Aim: Word for word, retype every entry in the listing.

Material for this exercise:
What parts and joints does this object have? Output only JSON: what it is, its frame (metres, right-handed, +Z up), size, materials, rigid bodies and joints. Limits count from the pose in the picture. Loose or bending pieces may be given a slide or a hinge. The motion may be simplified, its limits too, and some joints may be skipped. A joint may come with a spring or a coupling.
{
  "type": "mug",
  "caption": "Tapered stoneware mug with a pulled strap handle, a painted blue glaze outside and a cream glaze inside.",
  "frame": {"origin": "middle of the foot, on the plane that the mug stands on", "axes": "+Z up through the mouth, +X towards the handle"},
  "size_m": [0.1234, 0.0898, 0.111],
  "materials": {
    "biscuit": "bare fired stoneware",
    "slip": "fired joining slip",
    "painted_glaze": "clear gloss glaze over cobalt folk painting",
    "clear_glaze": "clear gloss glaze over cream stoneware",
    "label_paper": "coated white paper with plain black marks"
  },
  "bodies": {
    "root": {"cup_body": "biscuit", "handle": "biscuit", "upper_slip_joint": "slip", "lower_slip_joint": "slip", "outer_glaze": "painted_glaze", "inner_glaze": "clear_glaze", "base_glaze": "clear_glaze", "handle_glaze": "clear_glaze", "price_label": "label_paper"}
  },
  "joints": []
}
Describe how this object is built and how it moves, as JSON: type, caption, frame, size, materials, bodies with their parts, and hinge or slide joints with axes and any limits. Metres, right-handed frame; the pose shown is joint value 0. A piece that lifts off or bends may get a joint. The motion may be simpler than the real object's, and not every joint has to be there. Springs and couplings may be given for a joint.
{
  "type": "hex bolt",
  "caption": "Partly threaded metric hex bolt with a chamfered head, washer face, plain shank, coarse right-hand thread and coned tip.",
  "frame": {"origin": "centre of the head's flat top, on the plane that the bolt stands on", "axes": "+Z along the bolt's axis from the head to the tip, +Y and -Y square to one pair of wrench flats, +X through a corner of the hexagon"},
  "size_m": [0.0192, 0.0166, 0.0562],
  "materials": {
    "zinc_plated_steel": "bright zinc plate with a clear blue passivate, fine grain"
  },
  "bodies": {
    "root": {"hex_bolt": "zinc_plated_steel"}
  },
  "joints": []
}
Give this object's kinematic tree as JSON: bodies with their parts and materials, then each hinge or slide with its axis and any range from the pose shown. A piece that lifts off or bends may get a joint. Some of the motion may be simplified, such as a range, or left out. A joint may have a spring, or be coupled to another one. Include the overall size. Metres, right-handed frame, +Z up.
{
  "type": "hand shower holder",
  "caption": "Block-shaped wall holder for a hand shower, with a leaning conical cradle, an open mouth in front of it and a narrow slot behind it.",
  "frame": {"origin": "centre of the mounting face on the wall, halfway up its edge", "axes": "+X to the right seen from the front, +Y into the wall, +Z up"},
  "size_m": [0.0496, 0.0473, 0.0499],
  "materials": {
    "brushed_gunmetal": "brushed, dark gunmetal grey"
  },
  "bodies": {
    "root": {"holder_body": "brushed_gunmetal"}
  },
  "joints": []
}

Task answer:
What parts and joints does this object have? Output only JSON: what it is, its frame (metres, right-handed, +Z up), size, materials, rigid bodies and joints. Limits count from the pose in the picture. Loose or bending pieces may be given a slide or a hinge. The motion may be simplified, its limits too, and some joints may be skipped. A joint may come with a spring or a coupling.
{
  "type": "mug",
  "caption": "Tapered stoneware mug with a pulled strap handle, a painted blue glaze outside and a cream glaze inside.",
  "frame": {"origin": "middle of the foot, on the plane that the mug stands on", "axes": "+Z up through the mouth, +X towards the handle"},
  "size_m": [0.1234, 0.0898, 0.111],
  "materials": {
    "biscuit": "bare fired stoneware",
    "slip": "fired joining slip",
    "painted_glaze": "clear gloss glaze over cobalt folk painting",
    "clear_glaze": "clear gloss glaze over cream stoneware",
    "label_paper": "coated white paper with plain black marks"
  },
  "bodies": {
    "root": {"cup_body": "biscuit", "handle": "biscuit", "upper_slip_joint": "slip", "lower_slip_joint": "slip", "outer_glaze": "painted_glaze", "inner_glaze": "clear_glaze", "base_glaze": "clear_glaze", "handle_glaze": "clear_glaze", "price_label": "label_paper"}
  },
  "joints": []
}
Describe how this object is built and how it moves, as JSON: type, caption, frame, size, materials, bodies with their parts, and hinge or slide joints with axes and any limits. Metres, right-handed frame; the pose shown is joint value 0. A piece that lifts off or bends may get a joint. The motion may be simpler than the real object's, and not every joint has to be there. Springs and couplings may be given for a joint.
{
  "type": "hex bolt",
  "caption": "Partly threaded metric hex bolt with a chamfered head, washer face, plain shank, coarse right-hand thread and coned tip.",
  "frame": {"origin": "centre of the head's flat top, on the plane that the bolt stands on", "axes": "+Z along the bolt's axis from the head to the tip, +Y and -Y square to one pair of wrench flats, +X through a corner of the hexagon"},
  "size_m": [0.0192, 0.0166, 0.0562],
  "materials": {
    "zinc_plated_steel": "bright zinc plate with a clear blue passivate, fine grain"
  },
  "bodies": {
    "root": {"hex_bolt": "zinc_plated_steel"}
  },
  "joints": []
}
Give this object's kinematic tree as JSON: bodies with their parts and materials, then each hinge or slide with its axis and any range from the pose shown. A piece that lifts off or bends may get a joint. Some of the motion may be simplified, such as a range, or left out. A joint may have a spring, or be coupled to another one. Include the overall size. Metres, right-handed frame, +Z up.
{
  "type": "hand shower holder",
  "caption": "Block-shaped wall holder for a hand shower, with a leaning conical cradle, an open mouth in front of it and a narrow slot behind it.",
  "frame": {"origin": "centre of the mounting face on the wall, halfway up its edge", "axes": "+X to the right seen from the front, +Y into the wall, +Z up"},
  "size_m": [0.0496, 0.0473, 0.0499],
  "materials": {
    "brushed_gunmetal": "brushed, dark gunmetal grey"
  },
  "bodies": {
    "root": {"holder_body": "brushed_gunmetal"}
  },
  "joints": []
}